HOP, SCIP: JUNK!

There is an interesting paper in the most recent Clinical Infectious Diseases on the Surgical Care Improvement Project (SCIP) and the Hospital Outpatient Measures Project (HOP). These are national QI projects intended to improve surgical care. The article lays out numerous problems with these projects, yet despite that, results from these projects will now begin to impact hospital reimbursement.

The authors note: "Measures are rolled out before their full impact is assessed, using live hospitals as the testing ground and relying on individuals trying to comply with these measures to troubleshoot. When issues do arise that require the measures to be changed, response times are invariably at least 6 months; meanwhile patients may be at risk, and measures are consistently failed."

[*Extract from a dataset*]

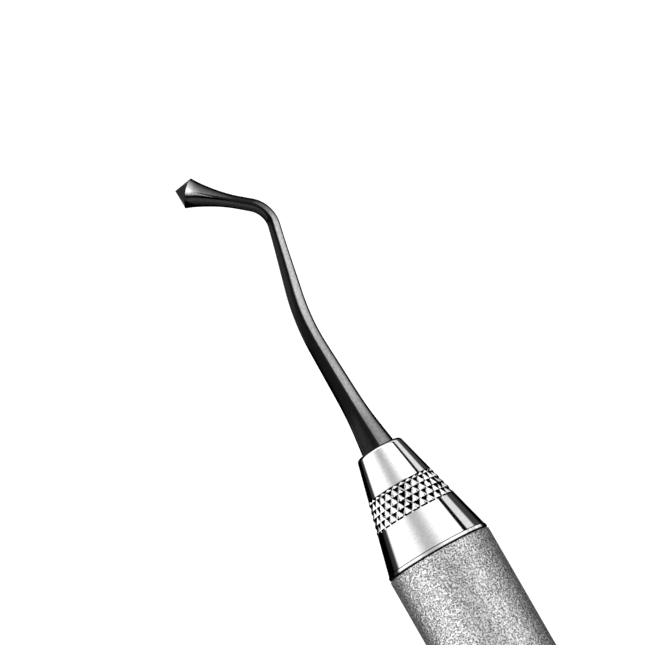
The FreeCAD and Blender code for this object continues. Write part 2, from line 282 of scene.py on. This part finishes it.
def stretch(start, end, step):
    """Points of an outline from start up to, and without, end, at most one step apart."""
    count = max(1, math.ceil(math.dist(start, end) / step))
    share = [index / count for index in range(count)]
    return [(start[0] + (end[0] - start[0]) * s, start[1] + (end[1] - start[1]) * s) for s in share]


def rounded_corner(centre, radius, start, end, steps):
    """Points of an arc in an outline, between two directions measured from the X axis."""
    angles = np.linspace(start, end, steps + 1)
    return [(centre[0] + radius * math.cos(a), centre[1] + radius * math.sin(a)) for a in angles]


def half_turn(piece):
    """Turns a piece's mesh half a turn about Z, to the other end of the tool."""
    piece.data.transform(Matrix.Rotation(math.pi, 4, "Z"))
    return piece


def stand_in(piece, node, materials):
    """Finishes a piece that stands for a CAD node of a tool with no moving parts."""
    for material in materials:
        piece.data.materials.append(material)
    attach(piece, "root")
    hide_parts(node)


# ---------------------------------------------------------------- handle


def make_handle(seam_x, radius):
    """The handle: a tube whose outer edges are slightly rounded at the two seams."""
    bore = radius - HANDLE_WALL
    bevel = SEAM_CHAMFER
    quarter = math.pi / 2
    right = rounded_corner((seam_x - bevel, radius - bevel), bevel, quarter, 0, BEVEL_STEPS)
    left = rounded_corner((bevel - seam_x, radius - bevel), bevel, 2 * quarter, quarter, BEVEL_STEPS)
    outline = [(-seam_x, bore)] + left[:-1] + stretch(left[-1], right[0], HANDLE_STEP) + right
    outline += stretch((seam_x, bore), (-seam_x, bore), HANDLE_BORE_STEP)[:-1]
    return skin("handle", turned_rings(outline), closed=True)


# ---------------------------------------------------------------- ferrules


def land_radius(x, seam_radius):
    """The ferrule's land at a distance from its seam."""
    return seam_radius - x * math.tan(LAND_ANGLE)


def cone_radius(x, seam_radius):
    """The ferrule's cone at a distance from its seam."""
    return seam_radius - x * math.tan(CONE_ANGLE)


def knurl_radius(x, seam_radius):
    """The knurl's radii round the ferrule at a distance from its seam: two crossing sets of grooves."""
    turn = np.arange(ROUND_STEPS) / STEPS_PER_HALF_TOOTH
    row = (x - BAND_START + ROW_START) / ROW_PITCH
    right_hand = (turn + row + 1) / 2
    left_hand = (turn - row - 1) / 2
    from_right = np.abs(right_hand - np.round(right_hand))
    from_left = np.abs(left_hand - np.round(left_hand))
    from_tip = np.maximum(from_right, from_left) * 2
    height = np.minimum(1 - from_tip, TOOTH_TOP)
    run_out = (x - BAND_START - BAND_LENGTH) * RUN_OUT_SLOPE
    stand = np.maximum(TOOTH_STAND - TOOTH_HEIGHT * (1 - height), run_out)
    return cone_radius(x, seam_radius) + stand / math.cos(CONE_ANGLE)


def make_ferrule(name, seam_x, nose_x, seam_radius):
    """A front ferrule: blind bore, rounded nose, knurled band between two polished cones, land and spigot."""
    length = nose_x - seam_x
    spigot = seam_radius - HANDLE_WALL
    band_end = BAND_START + BAND_LENGTH
    band_step = ROW_PITCH / STEPS_PER_HALF_TOOTH

    def land(x):
        return (x, land_radius(x, seam_radius))

    def cone(x):
        return (x, cone_radius(x, seam_radius))

    # The nose's arc is tangent to the cone and to the flat end.
    tilt = math.pi / 2 - CONE_ANGLE
    arc_x = length - NOSE_RADIUS
    nose_centre = (arc_x, cone_radius(arc_x, seam_radius) - NOSE_RADIUS / math.cos(CONE_ANGLE))
    nose = rounded_corner(nose_centre, NOSE_RADIUS, tilt, 0, NOSE_STEPS)
    groove_middle = LAND_LENGTH + LAND_GROOVE_WIDTH / 2
    cone_start = LAND_LENGTH + LAND_GROOVE_WIDTH
    outline = [(-SPIGOT_LENGTH, spigot - SPIGOT_CHAMFER)]
    outline += [(SPIGOT_CHAMFER - SPIGOT_LENGTH, spigot), (0, spigot)]
    outline += [(0, seam_radius - RELIEF_DEPTH), (RELIEF_WIDTH, seam_radius - RELIEF_DEPTH)]
    outline += [(RELIEF_WIDTH, land_radius(RELIEF_WIDTH, seam_radius) - SEAM_CHAMFER)]
    outline += [land(RELIEF_WIDTH + SEAM_CHAMFER), land(LAND_LENGTH)]
    outline += [(groove_middle, cone_radius(groove_middle, seam_radius) - LAND_GROOVE_DEPTH)]
    outline += stretch(cone(cone_start), cone(BAND_START), FERRULE_STEP)
    outline += [cone(BAND_START)]
    outline += [(BAND_START, knurl_radius(BAND_START, seam_radius))]
    first_line = math.floor(ROW_START / band_step) + 1
    last_line = math.ceil((ROW_START + BAND_LENGTH) / band_step)
    for line in range(first_line, last_line):
        x = BAND_START - ROW_START + line * band_step
        outline.append((x, knurl_radius(x, seam_radius)))
    outline += [(band_end, knurl_radius(band_end, seam_radius))]
    outline += stretch(cone(band_end), nose[0], FERRULE_STEP)
    outline += nose
    outline += [(length, TANG_RADIUS), (length - BORE_DEPTH, TANG_RADIUS)]
    outline = [(seam_x + x, radius) for x, radius in outline]
    piece = skin(name, turned_rings(outline))
    # The floor and wall of the relief groove take the second material, a painted shade, but not the chamfer
    # at its mouth.
    seam_end = RELIEF_WIDTH + SEAM_CHAMFER / 4
    for face in piece.data.polygons:
        x, *across = face.center
        in_shaded_seam = 0 <= x - seam_x <= seam_end and math.hypot(*across) > spigot
        face.material_index = int(in_shaded_seam)
    return piece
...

It would be very interesting to know what these projects have cost hospitals. At my hospital, we have 1.5 nurse FTE just to abstract the data. Beyond that are thousands of hours of physician and nurse time spent trying to improve compliance with the metrics. And yet, there remains no compelling published data that outcomes have been improved.

Dale Bratzler, the brainchild of the projects, writes a response in the same issue of CID. At best, his response is tepid, and sheds little light on why these projects should be continued. His commentary ends like this: "The specific issues with SCIP performance metrics highlighted by Weston and colleagues are clearly a source of frustration for providers. However, the authors do not provide any evidence that harm has occurred because of implementation of SCIP." Ok, so we wasted millions of dollars, frustrated clinicians, and are about to punish hospitals financially, but we don't think any patients were harmed. Now that's exactly why much of QI is viewed as a joke!